→ **Given task**:
Reproduce the material exactly, omitting nothing.
# Start of Data block
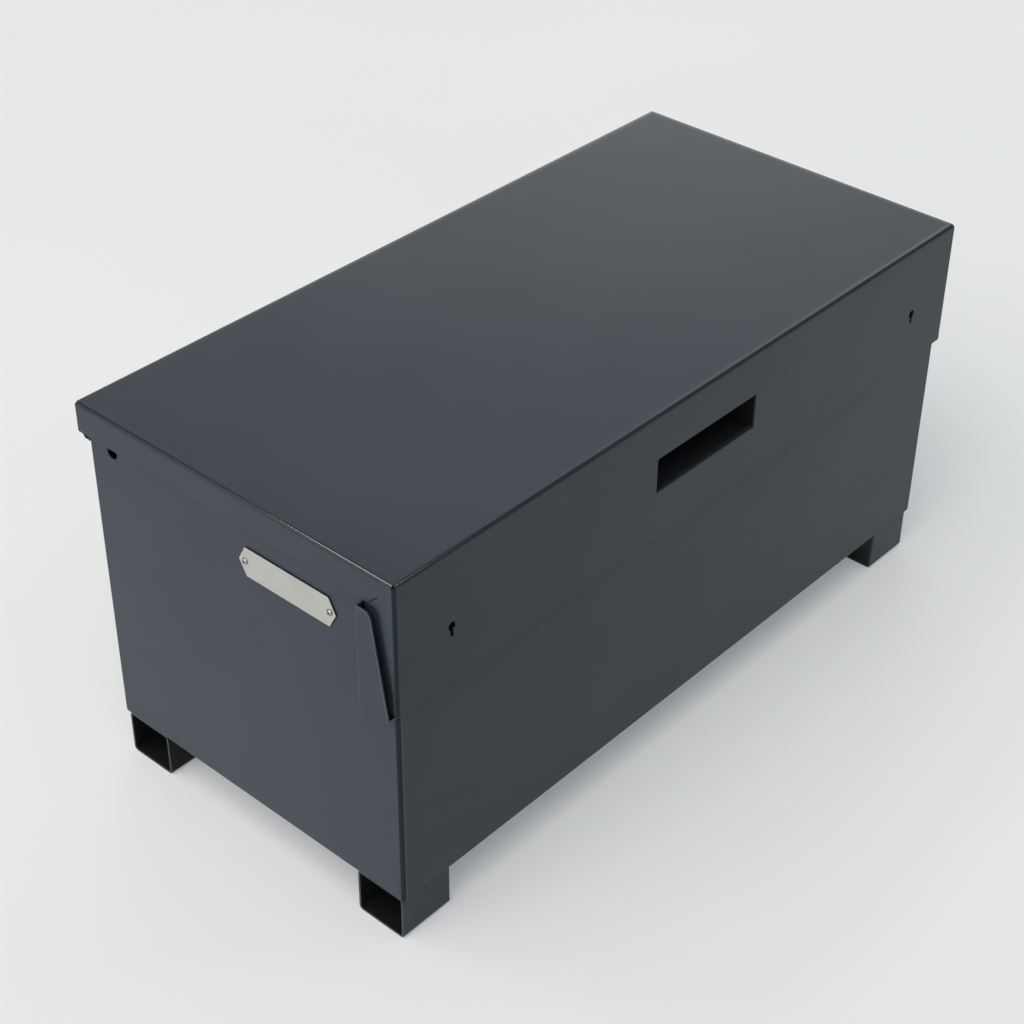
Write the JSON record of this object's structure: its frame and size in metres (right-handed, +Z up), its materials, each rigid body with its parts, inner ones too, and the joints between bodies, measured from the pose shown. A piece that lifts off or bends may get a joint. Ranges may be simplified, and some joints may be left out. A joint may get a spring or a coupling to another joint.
{
  "type": "jobsite box",
  "caption": "Long steel site chest on box-section feet, with an overhanging hinged lid, a deep lockable apron with a recessed pull, and pry guards.",
  "frame": {"origin": "on the ground, under the middle of the box's overall outline", "axes": "+X along the length, towards the right end as seen from the front; +Y towards the hinge side at the rear, so the apron with the locks faces -Y; +Z up"},
  "size_m": [1.2408, 0.595, 0.612],
  "materials": {
    "graphite_paint": "dark slate grey powder coat, satin",
    "nameplate_silver": "satin, blank",
    "rivet_steel": "plain",
    "strut_black": "black enamel, semi-gloss",
    "strut_rod_chrome": "polished",
    "zinc_plated_steel": "zinc plated, satin",
    "hardened_steel": "bare, ground",
    "buffer_rubber": "matte"
  },
  "bodies": {
    "body": {"floor_panel": "graphite_paint", "front_wall": "graphite_paint", "rear_wall": "graphite_paint", "end_wall_left": "graphite_paint", "end_wall_right": "graphite_paint", "foot_front_left": "graphite_paint", "foot_front_right": "graphite_paint", "foot_rear_left": "graphite_paint", "foot_rear_right": "graphite_paint", "pry_guard_left": "graphite_paint", "pry_guard_right": "graphite_paint", "lock_post_left": "graphite_paint", "lock_post_right": "graphite_paint", "strike_plate_left": "graphite_paint", "strike_plate_right": "graphite_paint", "hinge_body_leaf": "graphite_paint", "hinge_pin": "hardened_steel", "lid_buffers": "buffer_rubber", "nameplate_blank": "nameplate_silver", "nameplate_rivets": "rivet_steel", "strut_wall_bracket_left": "graphite_paint", "strut_wall_bracket_right": "graphite_paint", "strut_wall_pin_left": "zinc_plated_steel", "strut_wall_pin_right": "zinc_plated_steel"},
    "lid": {"lid_top": "graphite_paint", "lid_apron": "graphite_paint", "pull_pocket": "graphite_paint", "lid_rib_left": "graphite_paint", "lid_rib_right": "graphite_paint", "hinge_lid_leaf": "graphite_paint", "lock_case_left": "zinc_plated_steel", "lock_case_right": "zinc_plated_steel", "lock_cap_left": "zinc_plated_steel", "lock_cap_right": "zinc_plated_steel", "lock_screws": "zinc_plated_steel", "strut_lid_bracket_left": "graphite_paint", "strut_lid_bracket_right": "graphite_paint"},
    "lock_bolt_left": {"lock_bolt_left": "hardened_steel"},
    "lock_levers_left": {"lock_levers_left": "hardened_steel"},
    "strut_rod_left": {"strut_rod_left": "strut_rod_chrome", "strut_lower_eye_left": "zinc_plated_steel"},
    "strut_tube_left": {"strut_tube_left": "strut_black", "strut_upper_eye_left": "zinc_plated_steel", "strut_upper_pin_left": "zinc_plated_steel"},
    "lock_bolt_right": {"lock_bolt_right": "hardened_steel"},
    "lock_levers_right": {"lock_levers_right": "hardened_steel"},
    "strut_rod_right": {"strut_rod_right": "strut_rod_chrome", "strut_lower_eye_right": "zinc_plated_steel"},
    "strut_tube_right": {"strut_tube_right": "strut_black", "strut_upper_eye_right": "zinc_plated_steel", "strut_upper_pin_right": "zinc_plated_steel"}
  },
  "joints": [
    {"name": "lid_hinge", "type": "hinge", "parent": "body", "child": "lid", "pos_m": [0, 0.28825, 0.55875], "axis": [-1, 0, 0], "range_deg": [0, 85]},
    {"name": "bolt_slide_left", "type": "slide", "parent": "lid", "child": "lock_bolt_left", "axis": [-1, 0, 0], "range_m": [0, 0.016]},
    {"name": "lever_lift_left", "type": "hinge", "parent": "lid", "child": "lock_levers_left", "pos_m": [-0.489, -0.275, 0.523], "axis": [0, 1, 0], "range_deg": [0, 4.5], "stiffness_Nm_per_rad": 0.02, "springref_deg": -17.19},
    {"name": "strut_pivot_left", "type": "hinge", "parent": "body", "child": "strut_rod_left", "pos_m": [-0.568, 0.226, 0.462], "axis": [-1, 0, 0], "range_deg": [0, 68.55]},
    {"name": "strut_slide_left", "type": "slide", "parent": "strut_rod_left", "child": "strut_tube_left", "axis": [0, -0.8529, 0.5222], "range_m": [0, 0.13184]},
    {"name": "bolt_slide_right", "type": "slide", "parent": "lid", "child": "lock_bolt_right", "axis": [1, 0, 0], "range_m": [0, 0.016]},
    {"name": "lever_lift_right", "type": "hinge", "parent": "lid", "child": "lock_levers_right", "pos_m": [0.489, -0.275, 0.523], "axis": [0, -1, 0], "range_deg": [0, 4.5], "stiffness_Nm_per_rad": 0.02, "springref_deg": -17.19},
    {"name": "strut_pivot_right", "type": "hinge", "parent": "body", "child": "strut_rod_right", "pos_m": [0.568, 0.226, 0.462], "axis": [-1, 0, 0], "range_deg": [0, 68.55]},
    {"name": "strut_slide_right", "type": "slide", "parent": "strut_rod_right", "child": "strut_tube_right", "axis": [0, -0.8529, 0.5222], "range_m": [0, 0.13184]}
  ],
  "couplings": [
    {"joint": "strut_pivot_left", "follows": "lid_hinge", "ratio": 0.80638},
    {"joint": "strut_slide_left", "follows": "lid_hinge", "m_per_rad": 0.088802},
    {"joint": "strut_pivot_right", "follows": "lid_hinge", "ratio": 0.80638},
    {"joint": "strut_slide_right", "follows": "lid_hinge", "m_per_rad": 0.088802}
  ]
}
# End of Data block
→ **Correct output**:
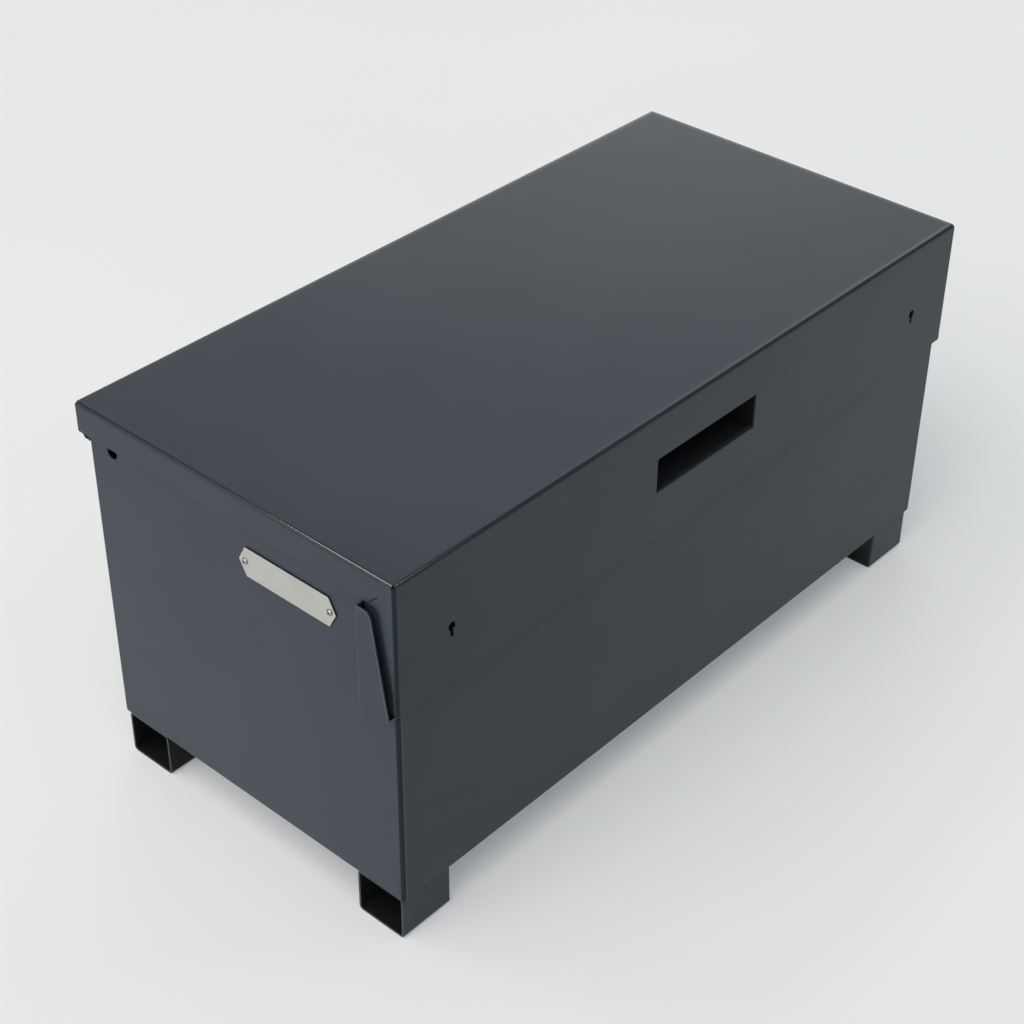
Write the JSON record of this object's structure: its frame and size in metres (right-handed, +Z up), its materials, each rigid body with its parts, inner ones too, and the joints between bodies, measured from the pose shown. A piece that lifts off or bends may get a joint. Ranges may be simplified, and some joints may be left out. A joint may get a spring or a coupling to another joint.
{
  "type": "jobsite box",
  "caption": "Long steel site chest on box-section feet, with an overhanging hinged lid, a deep lockable apron with a recessed pull, and pry guards.",
  "frame": {"origin": "on the ground, under the middle of the box's overall outline", "axes": "+X along the length, towards the right end as seen from the front; +Y towards the hinge side at the rear, so the apron with the locks faces -Y; +Z up"},
  "size_m": [1.2408, 0.595, 0.612],
  "materials": {
    "graphite_paint": "dark slate grey powder coat, satin",
    "nameplate_silver": "satin, blank",
    "rivet_steel": "plain",
    "strut_black": "black enamel, semi-gloss",
    "strut_rod_chrome": "polished",
    "zinc_plated_steel": "zinc plated, satin",
    "hardened_steel": "bare, ground",
    "buffer_rubber": "matte"
  },
  "bodies": {
    "body": {"floor_panel": "graphite_paint", "front_wall": "graphite_paint", "rear_wall": "graphite_paint", "end_wall_left": "graphite_paint", "end_wall_right": "graphite_paint", "foot_front_left": "graphite_paint", "foot_front_right": "graphite_paint", "foot_rear_left": "graphite_paint", "foot_rear_right": "graphite_paint", "pry_guard_left": "graphite_paint", "pry_guard_right": "graphite_paint", "lock_post_left": "graphite_paint", "lock_post_right": "graphite_paint", "strike_plate_left": "graphite_paint", "strike_plate_right": "graphite_paint", "hinge_body_leaf": "graphite_paint", "hinge_pin": "hardened_steel", "lid_buffers": "buffer_rubber", "nameplate_blank": "nameplate_silver", "nameplate_rivets": "rivet_steel", "strut_wall_bracket_left": "graphite_paint", "strut_wall_bracket_right": "graphite_paint", "strut_wall_pin_left": "zinc_plated_steel", "strut_wall_pin_right": "zinc_plated_steel"},
    "lid": {"lid_top": "graphite_paint", "lid_apron": "graphite_paint", "pull_pocket": "graphite_paint", "lid_rib_left": "graphite_paint", "lid_rib_right": "graphite_paint", "hinge_lid_leaf": "graphite_paint", "lock_case_left": "zinc_plated_steel", "lock_case_right": "zinc_plated_steel", "lock_cap_left": "zinc_plated_steel", "lock_cap_right": "zinc_plated_steel", "lock_screws": "zinc_plated_steel", "strut_lid_bracket_left": "graphite_paint", "strut_lid_bracket_right": "graphite_paint"},
    "lock_bolt_left": {"lock_bolt_left": "hardened_steel"},
    "lock_levers_left": {"lock_levers_left": "hardened_steel"},
    "strut_rod_left": {"strut_rod_left": "strut_rod_chrome", "strut_lower_eye_left": "zinc_plated_steel"},
    "strut_tube_left": {"strut_tube_left": "strut_black", "strut_upper_eye_left": "zinc_plated_steel", "strut_upper_pin_left": "zinc_plated_steel"},
    "lock_bolt_right": {"lock_bolt_right": "hardened_steel"},
    "lock_levers_right": {"lock_levers_right": "hardened_steel"},
    "strut_rod_right": {"strut_rod_right": "strut_rod_chrome", "strut_lower_eye_right": "zinc_plated_steel"},
    "strut_tube_right": {"strut_tube_right": "strut_black", "strut_upper_eye_right": "zinc_plated_steel", "strut_upper_pin_right": "zinc_plated_steel"}
  },
  "joints": [
    {"name": "lid_hinge", "type": "hinge", "parent": "body", "child": "lid", "pos_m": [0, 0.28825, 0.55875], "axis": [-1, 0, 0], "range_deg": [0, 85]},
    {"name": "bolt_slide_left", "type": "slide", "parent": "lid", "child": "lock_bolt_left", "axis": [-1, 0, 0], "range_m": [0, 0.016]},
    {"name": "lever_lift_left", "type": "hinge", "parent": "lid", "child": "lock_levers_left", "pos_m": [-0.489, -0.275, 0.523], "axis": [0, 1, 0], "range_deg": [0, 4.5], "stiffness_Nm_per_rad": 0.02, "springref_deg": -17.19},
    {"name": "strut_pivot_left", "type": "hinge", "parent": "body", "child": "strut_rod_left", "pos_m": [-0.568, 0.226, 0.462], "axis": [-1, 0, 0], "range_deg": [0, 68.55]},
    {"name": "strut_slide_left", "type": "slide", "parent": "strut_rod_left", "child": "strut_tube_left", "axis": [0, -0.8529, 0.5222], "range_m": [0, 0.13184]},
    {"name": "bolt_slide_right", "type": "slide", "parent": "lid", "child": "lock_bolt_right", "axis": [1, 0, 0], "range_m": [0, 0.016]},
    {"name": "lever_lift_right", "type": "hinge", "parent": "lid", "child": "lock_levers_right", "pos_m": [0.489, -0.275, 0.523], "axis": [0, -1, 0], "range_deg": [0, 4.5], "stiffness_Nm_per_rad": 0.02, "springref_deg": -17.19},
    {"name": "strut_pivot_right", "type": "hinge", "parent": "body", "child": "strut_rod_right", "pos_m": [0.568, 0.226, 0.462], "axis": [-1, 0, 0], "range_deg": [0, 68.55]},
    {"name": "strut_slide_right", "type": "slide", "parent": "strut_rod_right", "child": "strut_tube_right", "axis": [0, -0.8529, 0.5222], "range_m": [0, 0.13184]}
  ],
  "couplings": [
    {"joint": "strut_pivot_left", "follows": "lid_hinge", "ratio": 0.80638},
    {"joint": "strut_slide_left", "follows": "lid_hinge", "m_per_rad": 0.088802},
    {"joint": "strut_pivot_right", "follows": "lid_hinge", "ratio": 0.80638},
    {"joint": "strut_slide_right", "follows": "lid_hinge", "m_per_rad": 0.088802}
  ]
}